I make love to my computer. =D
Matt, I definately agree wiht you on the slapping thing
objectophile?!
In a German TV show I once saw a woman in love with the WTC….
Why DID the story HAVE so many random capitalized WORDS in it ANYWAY?
To draw your ATTENTION to such details.
Got IT?
:D
It’s the Sun. It’s not like the thing is the most journalistically serious publication in the world, you guys.
Wha? Uh… huh?
Where the hell does he stick it?
The tail pipe!
Where he finds exhaust enemas is the real question…
Must not be too ‘gifted’ if he can do it with a jet ski.
Now i know where to DON’T leave my car for a repair!
I reckon someone judging me as not too gifted, is probably lacking a little in the gifted department himself actually.

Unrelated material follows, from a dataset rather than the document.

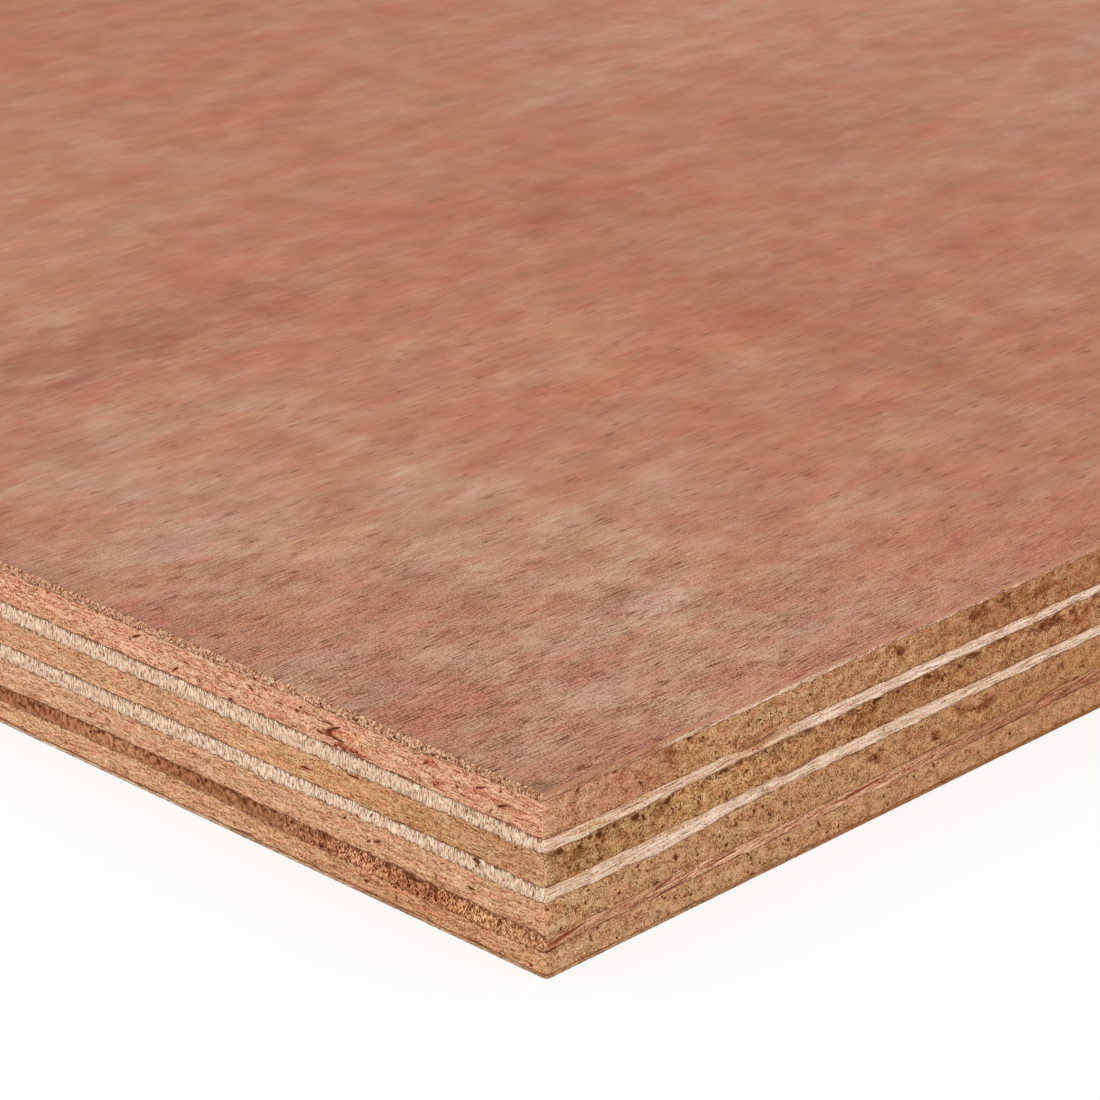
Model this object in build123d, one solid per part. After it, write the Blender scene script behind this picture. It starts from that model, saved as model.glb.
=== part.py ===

As for the slapping thing, are you kinky Sir? Because it sure fucking sounds like it.
I tend to give what I receive somewhat, and the amateur psycho drivel that passed for a comment re: slapping someone, is just a load of old bollox.
I ain’t a genius, but I’m bright enough to know if my fetish IS a problem or not. It’s not-it’s not pathalogical, it’s not particularly compulsive, it’s not dangerous and it causes no harm. So shove judgement where the sun don’t shine :-).
And yeah, I got hangover, so I gotta take it out on someone. This place was the first one I picked on this morning.
I had sex with a tv once, and badly electrocuted my penis.